As a university student, I remember stumbling upon an article in The Atlantic, “The End of Men.” Women now surpassed men in the workforce — to the betterment of society? Were women better adapted to a post-industrial workplace than men? Had we finally arrived at the end of men — ruling, leading, providing? That was over a decade ago.
Into a world further adrift in confusion, Anthony Esolen has written a book he himself wished need not be written. But write it, he did. And read it, we should. The title contains the tone — No Apologies — the subtitle, a thesis — Why Civilization Depends on the Strength of Men. Esolen attempts to convince us of what was once obvious: that this world does not run by magic but is built and sustained by the might of men living happily as men.

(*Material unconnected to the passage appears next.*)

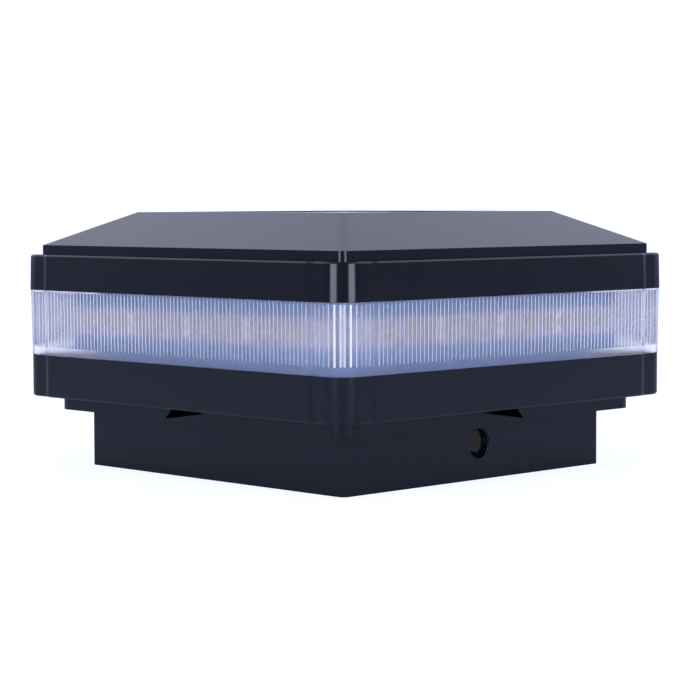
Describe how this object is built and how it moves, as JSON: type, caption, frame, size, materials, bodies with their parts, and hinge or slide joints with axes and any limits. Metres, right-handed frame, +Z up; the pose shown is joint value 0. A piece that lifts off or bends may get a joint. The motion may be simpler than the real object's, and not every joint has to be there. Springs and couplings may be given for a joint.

What if we have come to the end of men? “It would mean our end, our death; imagine a great city, rotting at the core, with no one strong enough to shore up the ruins” (2). Six chapters chisel and sculpt man as civilization has needed him — then and now. And this against that ideology whose desire is contrary to the man: Feminism and all her sickly offspring.
Man as He Was Fashioned
What kind of man does Esolen place before us?
First, Esolen chisels the muscles of this gritty warrior. He displays the forte, the force, the brawn of the taller, faster, thicker, action-craving man. God created the world, man builds it, which we can easily forget in a post-industrial, technically-advanced world. “Every road you see was laid by men. Every house, church, every school, every factory, every public building was raised by the hands of men. You eat with a stainless-steel fork; the iron was mined and the carbon was quarried by men. . . . The whole of your civilization rests upon the shoulders of men who have done work that most people will not do — and that the physically weaker sex could not have done” (x).
Feminism then, to Esolen, is an ungrateful fantasy, attempting to expel man from the city he built. She scribes her scathing treaties within a well-heated, warmly-lit world built (and sustained) by men. The oil in her pen, the paper upon her desk, the plastic in her Starbucks cup, the electricity in her computer all join voice together to refute her — but she cannot hear them. And neither, often, can we. So with his engineer’s mind, Esolen examines the civilization we take for granted and points repeatedly to the small font scribbled on the infrastructure: “Made by Men.” Not by angels or elves, not by women or children, but by men — forgettable, forgotten, and too often flattened. No apologies, then, for men holding the plough to war with the earth — no one else can.
But the strength of men is not the only trait vital to our civilization.